Painting by Matthias Stom

The Judgement of Solomon is an oil on canvas painting by Matthias Stom, created c. 1640, representing the Judgement of Solomon. It is held in the Museum of Fine Arts, in Houston.

==Description==
The painting depicts the famous Biblical scene of the judgement of Solomon, when the Hebrew king had to face two women who disputed the same child. One of the women had lost her child and claimed the other mother's offspring as her own. The episode is one of the most well known that illustrates the famed "wisdom of Solomon". The scene takes place in a very dark interior, where the figures are dimly illuminated, in a typical chiaroscuro.

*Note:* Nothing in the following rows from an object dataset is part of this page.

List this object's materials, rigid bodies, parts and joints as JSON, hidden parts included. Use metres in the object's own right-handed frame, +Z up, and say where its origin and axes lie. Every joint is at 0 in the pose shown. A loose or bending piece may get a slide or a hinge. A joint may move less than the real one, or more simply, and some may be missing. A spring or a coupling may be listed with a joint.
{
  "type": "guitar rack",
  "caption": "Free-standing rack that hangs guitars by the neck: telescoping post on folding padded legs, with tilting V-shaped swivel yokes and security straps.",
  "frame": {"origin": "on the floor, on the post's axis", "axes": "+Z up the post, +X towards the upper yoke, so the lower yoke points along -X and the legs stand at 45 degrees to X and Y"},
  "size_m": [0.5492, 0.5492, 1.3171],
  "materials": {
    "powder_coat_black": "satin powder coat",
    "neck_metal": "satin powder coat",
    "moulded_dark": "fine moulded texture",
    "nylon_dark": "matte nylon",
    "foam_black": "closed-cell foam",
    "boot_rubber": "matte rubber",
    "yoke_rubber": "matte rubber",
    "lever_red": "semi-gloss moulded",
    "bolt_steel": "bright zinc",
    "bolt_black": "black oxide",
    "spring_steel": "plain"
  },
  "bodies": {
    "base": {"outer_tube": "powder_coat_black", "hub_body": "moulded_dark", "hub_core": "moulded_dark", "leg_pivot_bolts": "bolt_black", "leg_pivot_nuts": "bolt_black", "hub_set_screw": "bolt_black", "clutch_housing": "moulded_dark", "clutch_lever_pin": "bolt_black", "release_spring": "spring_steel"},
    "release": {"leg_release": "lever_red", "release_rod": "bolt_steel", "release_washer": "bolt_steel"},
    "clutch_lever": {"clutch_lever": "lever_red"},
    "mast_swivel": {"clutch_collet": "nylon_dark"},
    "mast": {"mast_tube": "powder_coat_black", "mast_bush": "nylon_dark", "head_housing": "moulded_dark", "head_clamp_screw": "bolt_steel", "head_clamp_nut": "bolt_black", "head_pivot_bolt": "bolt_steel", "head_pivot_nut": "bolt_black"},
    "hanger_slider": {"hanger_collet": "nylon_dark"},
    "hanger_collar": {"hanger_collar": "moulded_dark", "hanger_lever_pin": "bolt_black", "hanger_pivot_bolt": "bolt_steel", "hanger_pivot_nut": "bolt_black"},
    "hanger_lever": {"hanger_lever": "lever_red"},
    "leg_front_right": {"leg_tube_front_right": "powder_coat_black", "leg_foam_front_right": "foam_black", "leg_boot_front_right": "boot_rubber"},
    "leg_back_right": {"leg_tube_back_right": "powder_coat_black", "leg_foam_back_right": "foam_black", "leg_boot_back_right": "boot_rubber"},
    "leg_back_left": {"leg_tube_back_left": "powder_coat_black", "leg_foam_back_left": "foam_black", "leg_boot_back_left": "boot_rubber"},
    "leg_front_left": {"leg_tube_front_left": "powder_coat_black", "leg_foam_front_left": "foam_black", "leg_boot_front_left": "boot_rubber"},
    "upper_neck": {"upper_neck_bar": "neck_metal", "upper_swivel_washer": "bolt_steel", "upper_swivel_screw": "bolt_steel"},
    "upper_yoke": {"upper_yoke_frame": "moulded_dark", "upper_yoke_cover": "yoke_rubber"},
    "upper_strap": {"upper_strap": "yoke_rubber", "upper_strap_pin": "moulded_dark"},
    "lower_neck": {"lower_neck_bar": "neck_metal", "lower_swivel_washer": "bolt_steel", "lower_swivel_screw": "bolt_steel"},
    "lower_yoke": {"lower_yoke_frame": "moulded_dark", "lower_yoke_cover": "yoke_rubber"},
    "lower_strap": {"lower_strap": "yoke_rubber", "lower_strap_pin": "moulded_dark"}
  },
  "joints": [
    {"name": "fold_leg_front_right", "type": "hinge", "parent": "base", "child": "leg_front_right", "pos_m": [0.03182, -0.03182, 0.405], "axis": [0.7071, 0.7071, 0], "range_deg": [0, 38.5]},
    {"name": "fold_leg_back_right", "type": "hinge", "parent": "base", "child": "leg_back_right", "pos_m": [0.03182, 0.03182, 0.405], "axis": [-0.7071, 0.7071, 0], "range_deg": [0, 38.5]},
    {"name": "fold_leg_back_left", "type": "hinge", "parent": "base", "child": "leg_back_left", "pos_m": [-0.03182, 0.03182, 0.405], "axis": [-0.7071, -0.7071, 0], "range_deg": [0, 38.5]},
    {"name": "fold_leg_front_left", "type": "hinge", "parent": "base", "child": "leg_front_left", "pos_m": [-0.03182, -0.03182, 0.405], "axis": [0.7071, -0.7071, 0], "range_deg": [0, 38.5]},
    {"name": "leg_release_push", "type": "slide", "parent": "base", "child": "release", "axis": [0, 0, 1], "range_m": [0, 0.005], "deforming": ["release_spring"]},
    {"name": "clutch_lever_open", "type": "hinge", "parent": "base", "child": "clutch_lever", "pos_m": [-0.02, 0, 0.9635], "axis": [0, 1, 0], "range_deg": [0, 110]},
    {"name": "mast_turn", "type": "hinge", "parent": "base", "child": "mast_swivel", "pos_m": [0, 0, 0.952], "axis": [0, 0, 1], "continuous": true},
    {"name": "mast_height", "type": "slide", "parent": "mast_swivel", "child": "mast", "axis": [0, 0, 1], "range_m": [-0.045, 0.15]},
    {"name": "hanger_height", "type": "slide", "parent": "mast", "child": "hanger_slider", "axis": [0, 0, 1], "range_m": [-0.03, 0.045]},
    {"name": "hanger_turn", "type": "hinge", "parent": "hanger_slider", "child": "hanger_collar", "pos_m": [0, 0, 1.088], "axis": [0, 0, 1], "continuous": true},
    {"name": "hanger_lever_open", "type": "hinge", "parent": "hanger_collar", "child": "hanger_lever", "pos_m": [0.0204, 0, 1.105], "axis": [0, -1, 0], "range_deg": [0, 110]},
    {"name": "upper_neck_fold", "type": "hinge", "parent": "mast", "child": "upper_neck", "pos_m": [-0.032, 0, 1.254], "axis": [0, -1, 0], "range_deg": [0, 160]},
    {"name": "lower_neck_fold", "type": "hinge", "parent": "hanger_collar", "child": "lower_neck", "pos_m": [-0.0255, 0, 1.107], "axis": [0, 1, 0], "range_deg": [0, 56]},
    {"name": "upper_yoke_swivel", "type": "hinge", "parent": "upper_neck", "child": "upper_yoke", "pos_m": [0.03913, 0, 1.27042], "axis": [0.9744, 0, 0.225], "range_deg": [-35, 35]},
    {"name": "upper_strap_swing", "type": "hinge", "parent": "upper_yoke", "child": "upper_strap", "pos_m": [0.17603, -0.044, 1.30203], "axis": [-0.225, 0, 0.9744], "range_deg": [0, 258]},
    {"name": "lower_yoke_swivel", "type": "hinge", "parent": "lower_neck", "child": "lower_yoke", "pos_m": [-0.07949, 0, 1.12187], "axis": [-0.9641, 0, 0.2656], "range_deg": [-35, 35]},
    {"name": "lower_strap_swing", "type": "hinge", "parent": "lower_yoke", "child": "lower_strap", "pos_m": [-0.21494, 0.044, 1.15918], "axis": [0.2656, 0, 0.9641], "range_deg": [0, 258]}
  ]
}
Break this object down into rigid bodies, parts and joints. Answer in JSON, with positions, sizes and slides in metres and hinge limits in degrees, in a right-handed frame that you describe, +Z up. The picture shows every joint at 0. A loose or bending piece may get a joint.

Solomon, seated on his throne, is dressed in red and wears his small crown upon a turban. The dead child lies at his feet. A executioner with a moustache, wearing only a loincloth, helds the living child by one of his feet, and has a sword in the other hand. He seems to be about to split the surviving child in half, so that no women can claim to be his mother anymore, like Solomon had decided. The king stares calmly and seems to be about to rule that the true mother of the child is the one who doesn't want to see him dead. Other people, probably from the king's entourage, watch or discuss the scene, some of them with a troubled look.

==Provenance==
The canvas was previously owned by Principe Carcafa d'Andria of Naples. It is now held in the Museum of Fine Arts, in Houston, whose purchase of it in 1970 was funded by the Laurence H. Favrot Bequest.